The Spark application-to-portfolio pipeline

Spark is a pre-seed funnel: intake → review → selection → ongoing portfolio relationship. Typework already owns the intake step. The obvious extension is to carry that record through the whole lifecycle: Max-led conversational intake (Typework's signature "Max has the conversation" pattern) instead of a static form, a review and selection workflow for the small team, and portfolio relationship tracking as founders move into narrative sessions, Journal features, and introductions — exactly the "operating layer that grows with you."

3

Content generation and narrative work (AIGC)

A core Typework pillar is AIGC — "AI that creates, not just organizes." Artifact is content-heavy by definition: the biannual ARTIFACT Journal; Spark's "narrative partnership" (helping founders articulate what their work means — content and positioning work at heart); plus event copy, social, and correspondence.

Typework could accelerate the operational layer of this work — drafts, sequencing, repurposing, distribution. Caveat: Artifact trades on editorial voice and prestige; AI helps throughput and operations, but the finishing voice stays human. An assist, not a replacement.

4

Event and community operations

The London Forum is a live example of what Typework runs well: registration, an acceptance/approval workflow, attendee communications, a subscriber list, and post-event follow-up. Max handling RSVPs, acceptance notices, reminders, and follow-up threads removes the manual coordination that pulls a nine-person team off the work only they can do — the same "activation" and "coordination" jobs Typework already does for gyms and restaurants, transposed to a cultural forum.

5

Holding the "crossings" between pillars

Artifact's most-guarded feature is porousness — a Spark founder who later writes for the Journal, research that becomes an exhibition. Tracking these crossings is a relationship-graph problem: the same person recurs across contexts and the value is in seeing the connections. An AI-native layer that keeps one memory across functions can surface "this applicant is also a past contributor" or "these two should meet" — turning Artifact's philosophy of connection into an operational capability.

The Strategic Angle

Beyond function, there's worldview alignment. Spark lives in the gap "between what a technology does and what it means"; Typework's brand is deliberately AI-native but human — warm, practical, anti-hype. In different registers, both make the same argument about technology and human meaning, which makes the partnership legible rather than opportunistic.
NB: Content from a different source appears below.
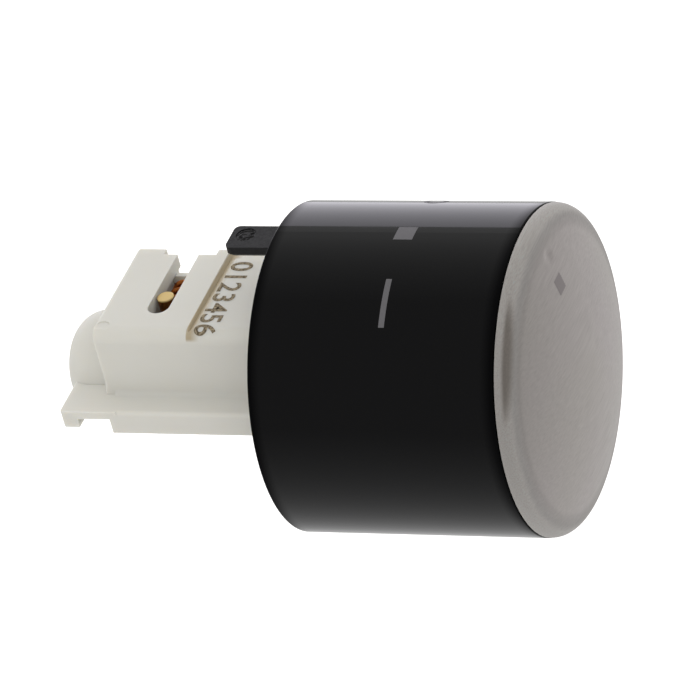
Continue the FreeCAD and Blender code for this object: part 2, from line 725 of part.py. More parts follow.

The benefit is mutual. For Typework, Artifact is a marquee, non-standard use case: a prestigious cultural institution with a global network that proves the "adapts to any business context — we do the dirty work" claim far from fitness or F&B. It could seed a future "cultural institutions / creative organizations" vertical, and Artifact's audience of founders, funders, and cultural leaders is exactly the high-trust distribution Typework's case-study-driven growth prizes. The existing artifactfutures.typework.ai subdomain suggests this is already further along than a typical sales lead.

Honest Limits & Fit Gaps

Bottom Line

Typework can plausibly serve as Artifact Futures' lightweight operating layer — the single intelligent surface that holds Artifact's many relationships, runs the Spark pipeline it already touches, assists the heavy content and narrative workload, and coordinates events and cross-pillar connections a nine-person team can't track by hand. The structural fit is strong, and, unusually, a working link already exists through the Spark portal.

The realistic near-term move is not wholesale adoption but deepening the beachhead: extend the existing Spark intake into a full applicant-to-portfolio record, then pilot Max for London Forum attendee follow-up and Journal-cycle content operations. Each is a contained, provable win that plays to Typework's real strengths while respecting that Artifact sits outside its current vertical playbook. If those land, Artifact becomes both a satisfied client and a distinctive proof point for Typework's "works for any business" thesis.